THE PROBLEM> In the listing that follows, the range to quote begins at the line that has "Reconstruct the object" and ends after the line that has "pillow_t = 84; // [70:1:92]"; quote it verbatim and add nothing.

SUPPLIED ENTRIES>
★ ★ ★ ★

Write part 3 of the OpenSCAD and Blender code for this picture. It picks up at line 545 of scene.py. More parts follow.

★ ★ ★ ★

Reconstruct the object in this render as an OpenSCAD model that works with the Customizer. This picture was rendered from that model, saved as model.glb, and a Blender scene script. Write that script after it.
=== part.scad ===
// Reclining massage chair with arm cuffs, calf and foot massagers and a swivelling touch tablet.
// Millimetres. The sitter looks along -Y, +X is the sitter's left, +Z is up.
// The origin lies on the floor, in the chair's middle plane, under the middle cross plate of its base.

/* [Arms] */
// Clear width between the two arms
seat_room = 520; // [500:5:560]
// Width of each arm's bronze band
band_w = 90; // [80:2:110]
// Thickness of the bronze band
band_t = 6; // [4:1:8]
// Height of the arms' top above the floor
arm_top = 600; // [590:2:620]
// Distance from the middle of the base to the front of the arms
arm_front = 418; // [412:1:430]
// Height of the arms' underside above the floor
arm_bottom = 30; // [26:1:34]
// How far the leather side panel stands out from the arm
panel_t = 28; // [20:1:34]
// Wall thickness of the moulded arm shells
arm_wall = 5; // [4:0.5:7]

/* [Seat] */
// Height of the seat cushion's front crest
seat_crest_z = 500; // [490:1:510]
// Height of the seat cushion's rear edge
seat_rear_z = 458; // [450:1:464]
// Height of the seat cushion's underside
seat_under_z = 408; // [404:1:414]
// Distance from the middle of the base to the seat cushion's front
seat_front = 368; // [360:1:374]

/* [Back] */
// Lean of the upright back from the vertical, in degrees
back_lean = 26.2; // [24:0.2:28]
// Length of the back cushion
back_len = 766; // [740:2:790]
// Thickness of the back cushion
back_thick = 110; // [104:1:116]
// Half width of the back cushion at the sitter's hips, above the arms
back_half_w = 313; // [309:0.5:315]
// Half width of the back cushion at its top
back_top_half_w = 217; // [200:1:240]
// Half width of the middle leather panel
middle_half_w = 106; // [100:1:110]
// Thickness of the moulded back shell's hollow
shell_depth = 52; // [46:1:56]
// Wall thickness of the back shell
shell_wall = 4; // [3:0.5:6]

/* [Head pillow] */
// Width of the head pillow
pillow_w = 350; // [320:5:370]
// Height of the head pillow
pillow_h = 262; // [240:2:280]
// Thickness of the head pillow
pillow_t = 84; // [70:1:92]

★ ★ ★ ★

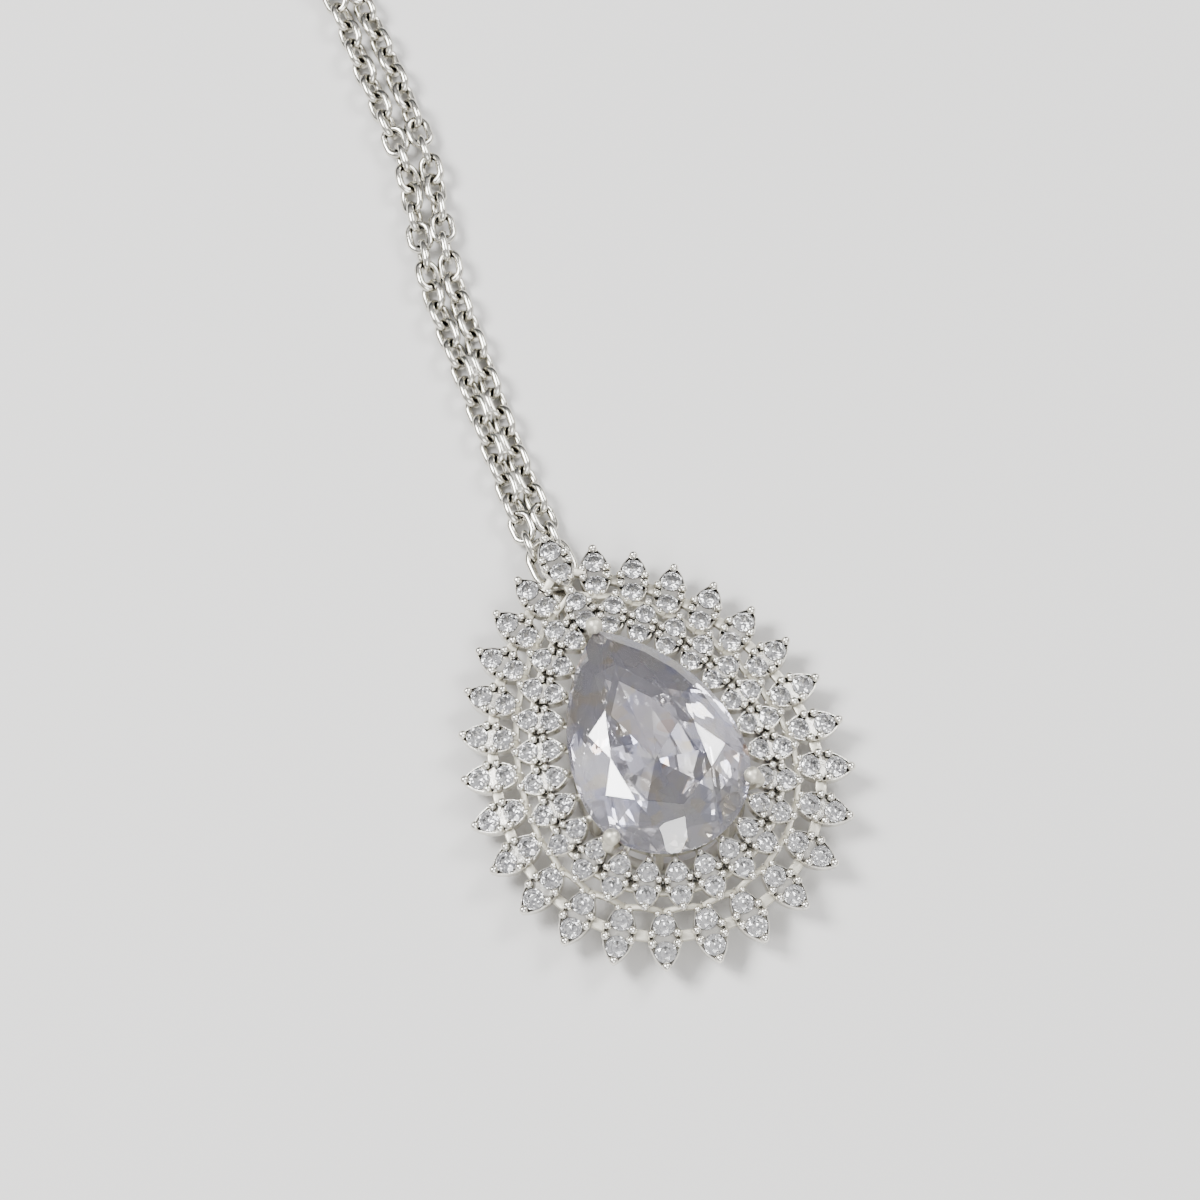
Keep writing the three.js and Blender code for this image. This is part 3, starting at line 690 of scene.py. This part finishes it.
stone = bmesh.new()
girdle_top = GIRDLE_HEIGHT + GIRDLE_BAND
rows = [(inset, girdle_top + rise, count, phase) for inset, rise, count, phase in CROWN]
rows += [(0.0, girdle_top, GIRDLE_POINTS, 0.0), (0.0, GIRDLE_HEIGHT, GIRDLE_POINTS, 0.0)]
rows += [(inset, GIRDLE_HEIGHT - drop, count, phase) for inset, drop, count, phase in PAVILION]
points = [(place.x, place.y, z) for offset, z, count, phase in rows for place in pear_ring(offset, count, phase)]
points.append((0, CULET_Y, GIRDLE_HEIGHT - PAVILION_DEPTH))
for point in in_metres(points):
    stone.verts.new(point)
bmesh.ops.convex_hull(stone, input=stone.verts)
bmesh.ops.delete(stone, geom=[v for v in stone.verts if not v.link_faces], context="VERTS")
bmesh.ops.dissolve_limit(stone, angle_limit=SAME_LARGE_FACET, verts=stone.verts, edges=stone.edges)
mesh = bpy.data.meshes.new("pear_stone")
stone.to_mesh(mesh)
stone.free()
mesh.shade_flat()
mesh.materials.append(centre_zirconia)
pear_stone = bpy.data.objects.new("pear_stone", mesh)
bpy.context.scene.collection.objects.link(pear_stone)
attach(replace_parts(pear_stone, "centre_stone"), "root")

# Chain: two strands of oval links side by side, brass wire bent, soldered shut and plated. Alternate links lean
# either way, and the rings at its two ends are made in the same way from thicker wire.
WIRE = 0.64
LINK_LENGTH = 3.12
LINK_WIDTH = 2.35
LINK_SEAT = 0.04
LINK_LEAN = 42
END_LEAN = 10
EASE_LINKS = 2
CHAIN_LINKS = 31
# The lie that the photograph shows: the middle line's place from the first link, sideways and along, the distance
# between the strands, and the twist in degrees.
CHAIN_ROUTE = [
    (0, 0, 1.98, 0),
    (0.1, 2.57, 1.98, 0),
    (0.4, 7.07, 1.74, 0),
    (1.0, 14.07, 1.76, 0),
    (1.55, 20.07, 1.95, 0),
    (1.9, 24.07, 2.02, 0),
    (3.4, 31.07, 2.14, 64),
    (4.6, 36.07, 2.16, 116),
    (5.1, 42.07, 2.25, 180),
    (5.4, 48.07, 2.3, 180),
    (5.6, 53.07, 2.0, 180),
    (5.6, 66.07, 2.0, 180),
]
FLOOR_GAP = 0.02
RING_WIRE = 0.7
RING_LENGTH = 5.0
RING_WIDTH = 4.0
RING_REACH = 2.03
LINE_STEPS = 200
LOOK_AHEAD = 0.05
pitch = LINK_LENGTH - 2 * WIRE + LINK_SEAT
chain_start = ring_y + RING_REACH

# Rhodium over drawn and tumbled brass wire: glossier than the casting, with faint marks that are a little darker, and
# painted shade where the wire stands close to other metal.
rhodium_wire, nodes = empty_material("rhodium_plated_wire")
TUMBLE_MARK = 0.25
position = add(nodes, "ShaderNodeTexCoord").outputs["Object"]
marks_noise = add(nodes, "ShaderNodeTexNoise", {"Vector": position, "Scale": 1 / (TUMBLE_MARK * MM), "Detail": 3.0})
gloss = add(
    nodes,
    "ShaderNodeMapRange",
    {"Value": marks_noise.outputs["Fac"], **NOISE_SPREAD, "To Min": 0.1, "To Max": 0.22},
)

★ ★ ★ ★

REPLY TO THE TASK>
Reconstruct the object in this render as an OpenSCAD model that works with the Customizer. This picture was rendered from that model, saved as model.glb, and a Blender scene script. Write that script after it.
=== part.scad ===
// Reclining massage chair with arm cuffs, calf and foot massagers and a swivelling touch tablet.
// Millimetres. The sitter looks along -Y, +X is the sitter's left, +Z is up.
// The origin lies on the floor, in the chair's middle plane, under the middle cross plate of its base.

/* [Arms] */
// Clear width between the two arms
seat_room = 520; // [500:5:560]
// Width of each arm's bronze band
band_w = 90; // [80:2:110]
// Thickness of the bronze band
band_t = 6; // [4:1:8]
// Height of the arms' top above the floor
arm_top = 600; // [590:2:620]
// Distance from the middle of the base to the front of the arms
arm_front = 418; // [412:1:430]
// Height of the arms' underside above the floor
arm_bottom = 30; // [26:1:34]
// How far the leather side panel stands out from the arm
panel_t = 28; // [20:1:34]
// Wall thickness of the moulded arm shells
arm_wall = 5; // [4:0.5:7]

/* [Seat] */
// Height of the seat cushion's front crest
seat_crest_z = 500; // [490:1:510]
// Height of the seat cushion's rear edge
seat_rear_z = 458; // [450:1:464]
// Height of the seat cushion's underside
seat_under_z = 408; // [404:1:414]
// Distance from the middle of the base to the seat cushion's front
seat_front = 368; // [360:1:374]

/* [Back] */
// Lean of the upright back from the vertical, in degrees
back_lean = 26.2; // [24:0.2:28]
// Length of the back cushion
back_len = 766; // [740:2:790]
// Thickness of the back cushion
back_thick = 110; // [104:1:116]
// Half width of the back cushion at the sitter's hips, above the arms
back_half_w = 313; // [309:0.5:315]
// Half width of the back cushion at its top
back_top_half_w = 217; // [200:1:240]
// Half width of the middle leather panel
middle_half_w = 106; // [100:1:110]
// Thickness of the moulded back shell's hollow
shell_depth = 52; // [46:1:56]
// Wall thickness of the back shell
shell_wall = 4; // [3:0.5:6]

/* [Head pillow] */
// Width of the head pillow
pillow_w = 350; // [320:5:370]
// Height of the head pillow
pillow_h = 262; // [240:2:280]
// Thickness of the head pillow
pillow_t = 84; // [70:1:92]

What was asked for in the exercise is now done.